I don't know when my faith started to waver, but I think it was around seventh grade, when the tenor of everything changed from "you are a beautiful and sweet special child that God adores" to "if you let boys kiss you, you are a bad bad person and God is very disappointed with you and you must pretend your body doesn't exist." I wasn't cool with shame, man. And, as I've so recently discussed, I was messing around with boys, and I did not like what my religion was telling me about what I was doing. In some ways, the strength of my faith fucked me. I truly believed that God was omnipotent, watching over my every move. I truly believed that my mother was looking down on me from heaven. And I really did not like the thought of the two of them watching me getting felt up by Nick, the kid a grade above me who smoked cigarettes. Not that it stopped me--it just made me feel bad and guilty.

A couple years later, I discovered feminism, and I started to get really pissed off. The fact that only men could hold the priesthood, and got to do all the cool stuff like bless the sacrament, and heal people, and make decisions and go on missions to spread the gospel really irked me. And then I found out that Mormons didn't even allow black men to be ordained to the priesthood until 1978. I started to wonder—how could this God that I loved so much create a church that was this messed up?

My sophomore year of high school, a dear friend of mine confessed to me that he had realized he was gay. I knew my church's stance on homosexuality, and given my new knowledge about my friend, I simply could no longer be a part of their ritual. I started faking that I was going--I would leave the house at 9 on the sabbath, and wander around town, or go sit at a coffee shop, until church was supposed to be over and then walk home. Eventually, my dad got tired of trying to convince me to go. Although my mother'd been dead a long time, my dad had taken up the task of raising us in the Mormon church, even though it wasn't his church. He firmly believed in the idea that religion was a part of your identity, that you should be raised in one and stick with it. And so over the years, when I have told him time and again that I want nothing to do with the Mormon church, he tries to convince me to go back, or at the very least, to find another Christian (and he emphasizes, it should be Christian) denomination I like better.

But the truth is, in the ten years since I found out my friend was gay, I've slowly lost my belief altogether. Part of the reason the belief appealed to me so much as a child was that it was comforting.

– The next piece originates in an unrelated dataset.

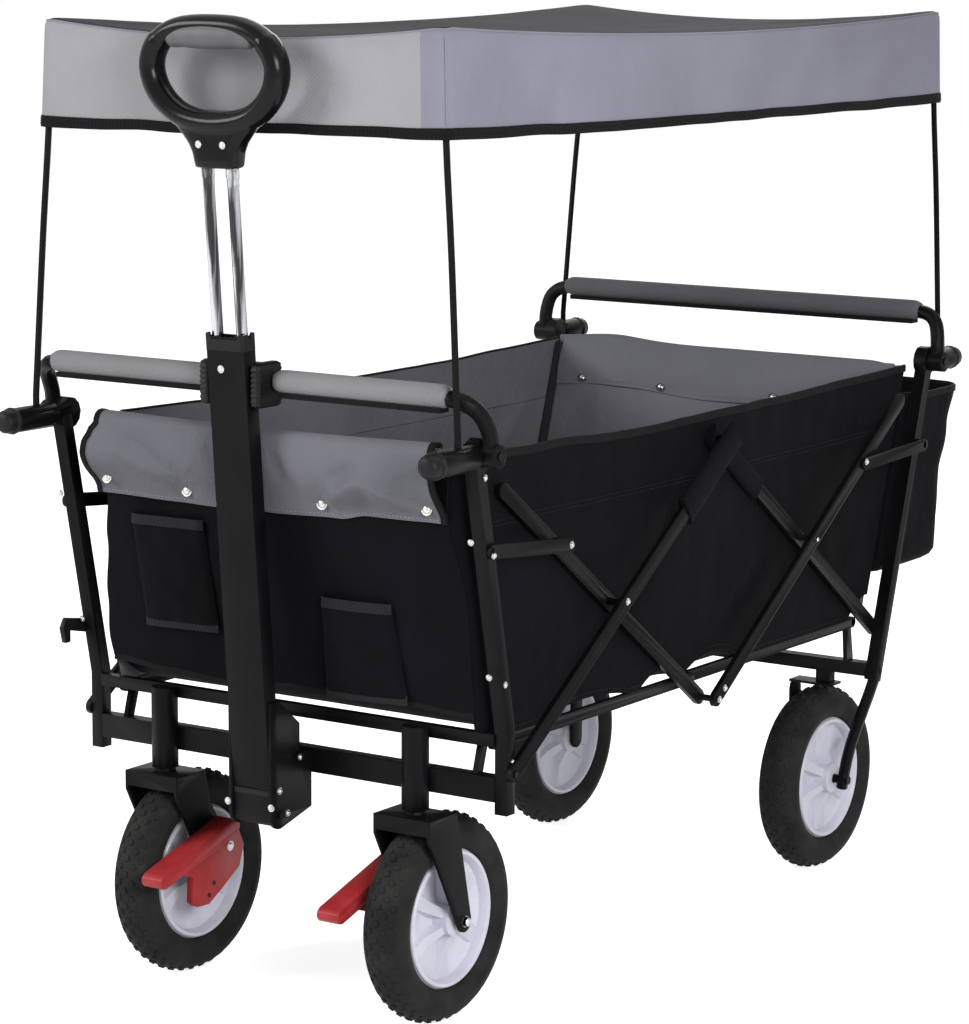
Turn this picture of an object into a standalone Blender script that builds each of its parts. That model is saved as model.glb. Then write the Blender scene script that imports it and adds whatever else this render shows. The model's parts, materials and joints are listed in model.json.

It was a way to deal with the death of my mother, and it was source of self-esteem—I basked in the thought of how much God must love me. But as I get older, I want less and less to believe that peace can be found in the hereafter, and that I am special in the eyes of God. Instead, my personal creed that there is no hereafter means that we have to try and alleviate suffering now, that life is meant to be enjoyed by ALL and we can not stand idly by in the face of oppression. We can not wait for some merciful or kind God to bring us happiness and joy after we die--we must create our own happiness here, and help build a world where people do not kill each other and our institutions do not keep people afraid.

We have tried for over a thousand years, as a species, teaching people that killing people and holding others below yourself, and being indifferent to the suffering of others was wrong because God said so. I think we can firmly conclude that that strategy was a dismal failure. Instead, the zeal created by religious conviction has led people to hurt others in the name of God.

Many people have a moral center that resides in their religious upbringing. This leads other (stupid) people to claim that atheists must have no morals. I always find this funny, because my moral code, my sense of justice, fairness, and love, is what led me to repudiate religion, and my belief in God, in the first place.

I don't want a moral code that is based on what God or Jesus thinks or wants or demands. I want a human moral code that is based on love and fairness--on not leaving anyone behind, nor accepting that some people are just going to suffer in poverty or illness or pain. And I think God is a distraction from all that--a distraction from the responsibility we all hold toward one another to make this life a life of joy.